## Parts and joints as JSON
++++++++++++++++++++

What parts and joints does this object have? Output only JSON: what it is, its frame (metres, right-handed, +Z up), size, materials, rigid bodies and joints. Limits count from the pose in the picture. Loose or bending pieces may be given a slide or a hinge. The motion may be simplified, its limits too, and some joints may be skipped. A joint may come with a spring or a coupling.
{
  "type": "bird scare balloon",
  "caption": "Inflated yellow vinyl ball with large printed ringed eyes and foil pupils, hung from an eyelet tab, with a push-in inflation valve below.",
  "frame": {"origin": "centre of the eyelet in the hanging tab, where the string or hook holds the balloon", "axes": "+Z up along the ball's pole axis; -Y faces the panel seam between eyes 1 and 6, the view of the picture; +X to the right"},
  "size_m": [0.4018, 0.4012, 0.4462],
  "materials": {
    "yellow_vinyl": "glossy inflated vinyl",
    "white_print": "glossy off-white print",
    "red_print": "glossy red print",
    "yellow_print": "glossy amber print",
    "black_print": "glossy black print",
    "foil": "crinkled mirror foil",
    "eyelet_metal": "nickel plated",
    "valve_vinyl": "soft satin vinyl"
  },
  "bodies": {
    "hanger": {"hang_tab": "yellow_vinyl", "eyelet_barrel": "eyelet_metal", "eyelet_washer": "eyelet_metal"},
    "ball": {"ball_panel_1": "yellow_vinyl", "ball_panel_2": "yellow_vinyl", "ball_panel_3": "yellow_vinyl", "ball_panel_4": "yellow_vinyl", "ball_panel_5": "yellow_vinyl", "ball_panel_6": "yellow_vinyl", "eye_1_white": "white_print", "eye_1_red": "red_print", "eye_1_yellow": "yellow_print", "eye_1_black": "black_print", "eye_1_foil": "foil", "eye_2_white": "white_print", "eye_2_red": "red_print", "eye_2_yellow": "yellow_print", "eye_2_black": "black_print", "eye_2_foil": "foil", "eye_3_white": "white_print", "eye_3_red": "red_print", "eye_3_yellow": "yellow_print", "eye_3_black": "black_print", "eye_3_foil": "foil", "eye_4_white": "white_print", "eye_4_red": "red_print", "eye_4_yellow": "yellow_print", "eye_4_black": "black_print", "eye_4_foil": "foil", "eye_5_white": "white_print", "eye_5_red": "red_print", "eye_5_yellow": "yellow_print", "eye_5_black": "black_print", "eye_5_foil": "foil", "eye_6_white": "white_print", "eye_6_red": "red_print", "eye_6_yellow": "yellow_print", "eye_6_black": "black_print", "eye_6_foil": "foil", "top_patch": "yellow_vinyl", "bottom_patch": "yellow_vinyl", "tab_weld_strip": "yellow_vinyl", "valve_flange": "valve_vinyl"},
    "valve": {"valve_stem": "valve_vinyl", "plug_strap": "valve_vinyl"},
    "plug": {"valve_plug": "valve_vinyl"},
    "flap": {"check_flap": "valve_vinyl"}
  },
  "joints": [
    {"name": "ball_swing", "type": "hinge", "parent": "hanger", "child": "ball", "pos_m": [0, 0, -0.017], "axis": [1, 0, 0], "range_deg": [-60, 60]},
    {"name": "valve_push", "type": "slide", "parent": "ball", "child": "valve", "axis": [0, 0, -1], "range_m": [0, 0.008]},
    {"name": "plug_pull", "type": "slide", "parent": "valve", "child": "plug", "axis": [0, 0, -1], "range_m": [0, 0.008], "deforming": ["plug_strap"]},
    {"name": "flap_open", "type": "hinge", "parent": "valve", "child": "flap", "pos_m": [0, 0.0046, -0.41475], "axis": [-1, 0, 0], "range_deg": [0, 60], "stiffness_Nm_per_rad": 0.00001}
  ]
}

++++++++++++++++++++

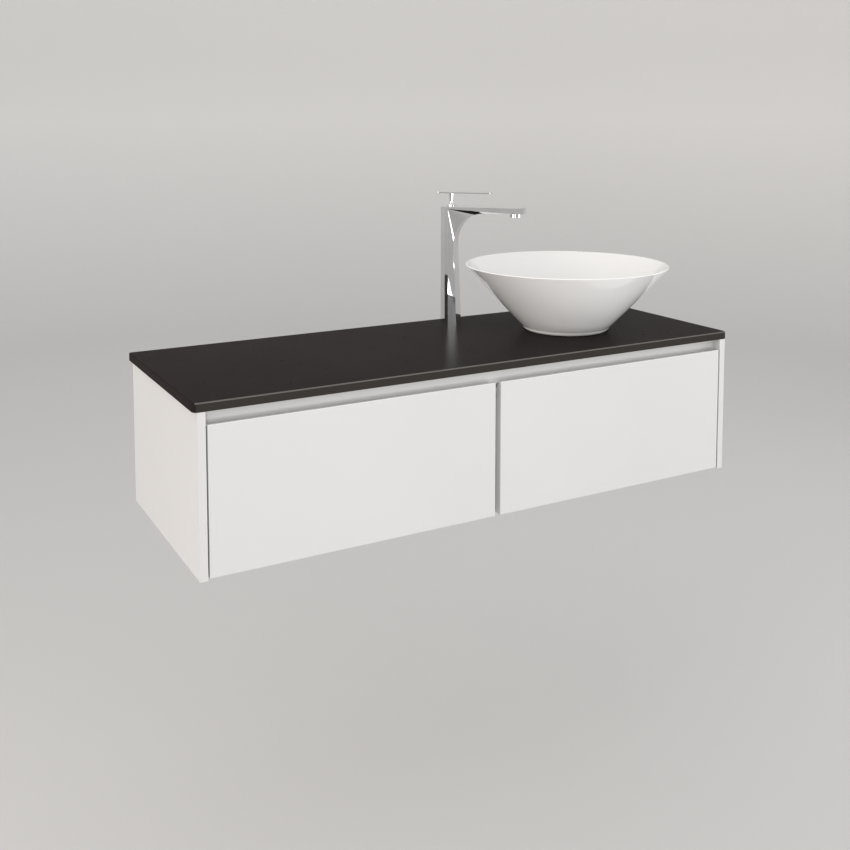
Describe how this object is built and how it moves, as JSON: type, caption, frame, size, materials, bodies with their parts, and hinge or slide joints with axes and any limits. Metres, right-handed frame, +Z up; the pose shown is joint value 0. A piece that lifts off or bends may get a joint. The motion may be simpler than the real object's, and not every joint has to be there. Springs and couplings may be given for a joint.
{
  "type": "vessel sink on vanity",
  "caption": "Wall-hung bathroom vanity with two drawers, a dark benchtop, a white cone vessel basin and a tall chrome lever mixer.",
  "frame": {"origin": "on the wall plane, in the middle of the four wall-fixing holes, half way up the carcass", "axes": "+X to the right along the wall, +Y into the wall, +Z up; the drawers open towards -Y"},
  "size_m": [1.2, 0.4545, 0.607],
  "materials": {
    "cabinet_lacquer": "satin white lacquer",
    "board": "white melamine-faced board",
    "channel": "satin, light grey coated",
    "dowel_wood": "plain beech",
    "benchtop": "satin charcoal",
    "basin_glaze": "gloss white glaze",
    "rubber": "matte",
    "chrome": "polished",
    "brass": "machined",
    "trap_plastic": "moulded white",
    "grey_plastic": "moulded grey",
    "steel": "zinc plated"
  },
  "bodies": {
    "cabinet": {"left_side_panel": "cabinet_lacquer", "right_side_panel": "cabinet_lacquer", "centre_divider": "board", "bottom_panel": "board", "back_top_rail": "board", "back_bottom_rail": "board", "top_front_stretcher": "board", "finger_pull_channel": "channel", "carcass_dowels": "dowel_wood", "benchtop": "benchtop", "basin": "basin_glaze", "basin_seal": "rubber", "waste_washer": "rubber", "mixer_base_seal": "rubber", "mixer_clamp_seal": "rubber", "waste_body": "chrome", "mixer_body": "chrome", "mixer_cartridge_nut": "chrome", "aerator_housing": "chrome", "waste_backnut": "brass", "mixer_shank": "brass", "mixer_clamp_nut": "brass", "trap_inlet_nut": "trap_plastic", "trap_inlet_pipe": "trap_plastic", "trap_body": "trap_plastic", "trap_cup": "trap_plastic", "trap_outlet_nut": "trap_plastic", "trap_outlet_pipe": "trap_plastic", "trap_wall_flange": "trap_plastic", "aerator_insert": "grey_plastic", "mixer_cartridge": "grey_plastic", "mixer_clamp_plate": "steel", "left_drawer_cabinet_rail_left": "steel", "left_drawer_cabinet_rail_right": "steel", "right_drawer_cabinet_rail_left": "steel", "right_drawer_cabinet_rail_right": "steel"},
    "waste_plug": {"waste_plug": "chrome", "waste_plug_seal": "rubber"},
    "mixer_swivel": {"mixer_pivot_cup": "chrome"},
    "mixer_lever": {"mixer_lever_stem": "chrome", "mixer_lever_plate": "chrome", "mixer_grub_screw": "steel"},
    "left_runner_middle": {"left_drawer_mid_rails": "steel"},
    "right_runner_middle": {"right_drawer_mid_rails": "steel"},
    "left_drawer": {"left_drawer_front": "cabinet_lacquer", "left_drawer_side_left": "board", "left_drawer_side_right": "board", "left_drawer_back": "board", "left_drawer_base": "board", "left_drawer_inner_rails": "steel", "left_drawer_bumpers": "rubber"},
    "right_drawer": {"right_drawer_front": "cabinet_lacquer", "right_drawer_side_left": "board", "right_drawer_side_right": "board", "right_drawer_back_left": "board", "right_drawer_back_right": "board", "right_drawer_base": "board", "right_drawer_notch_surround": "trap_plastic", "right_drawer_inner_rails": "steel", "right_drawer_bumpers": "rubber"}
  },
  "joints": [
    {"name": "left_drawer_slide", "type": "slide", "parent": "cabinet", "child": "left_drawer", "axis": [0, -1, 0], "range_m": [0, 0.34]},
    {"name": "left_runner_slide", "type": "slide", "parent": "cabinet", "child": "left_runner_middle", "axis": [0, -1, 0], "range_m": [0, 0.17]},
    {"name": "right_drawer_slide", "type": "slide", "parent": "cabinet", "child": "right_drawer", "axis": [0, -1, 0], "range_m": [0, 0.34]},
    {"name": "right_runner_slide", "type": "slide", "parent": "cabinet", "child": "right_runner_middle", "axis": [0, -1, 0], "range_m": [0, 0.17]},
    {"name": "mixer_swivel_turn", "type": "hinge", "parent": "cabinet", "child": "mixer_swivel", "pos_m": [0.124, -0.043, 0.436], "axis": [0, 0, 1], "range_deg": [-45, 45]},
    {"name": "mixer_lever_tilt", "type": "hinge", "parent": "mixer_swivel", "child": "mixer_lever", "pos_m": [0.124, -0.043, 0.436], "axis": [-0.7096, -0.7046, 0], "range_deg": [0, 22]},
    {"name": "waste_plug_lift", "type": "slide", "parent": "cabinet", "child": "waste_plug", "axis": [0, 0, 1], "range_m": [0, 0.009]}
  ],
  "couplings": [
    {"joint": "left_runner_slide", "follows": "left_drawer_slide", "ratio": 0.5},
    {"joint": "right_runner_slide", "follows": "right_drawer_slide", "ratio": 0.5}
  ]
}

++++++++++++++++++++

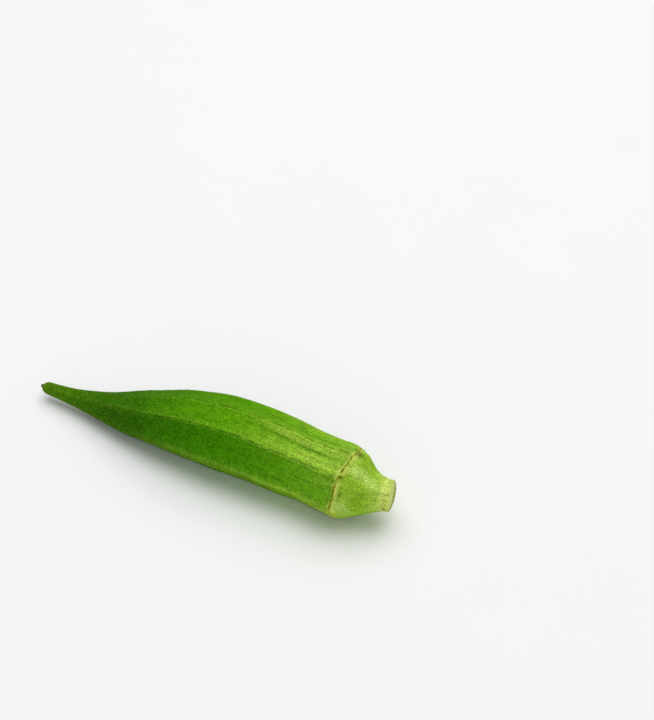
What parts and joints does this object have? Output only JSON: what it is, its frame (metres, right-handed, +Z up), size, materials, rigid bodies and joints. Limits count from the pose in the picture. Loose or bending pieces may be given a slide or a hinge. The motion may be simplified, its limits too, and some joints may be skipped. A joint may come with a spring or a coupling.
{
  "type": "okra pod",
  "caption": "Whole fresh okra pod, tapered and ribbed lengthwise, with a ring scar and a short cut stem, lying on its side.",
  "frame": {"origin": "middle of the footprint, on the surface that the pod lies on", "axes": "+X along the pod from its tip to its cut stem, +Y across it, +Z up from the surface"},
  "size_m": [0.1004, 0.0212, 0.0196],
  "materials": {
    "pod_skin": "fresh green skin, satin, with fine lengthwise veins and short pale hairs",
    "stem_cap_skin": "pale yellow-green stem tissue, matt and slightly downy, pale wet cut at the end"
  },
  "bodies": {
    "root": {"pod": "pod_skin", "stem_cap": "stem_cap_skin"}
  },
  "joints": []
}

++++++++++++++++++++

## Brief
Above is a listing; report how many of its lines include the word "caption", giving the number only.

## Solution to the exercise
4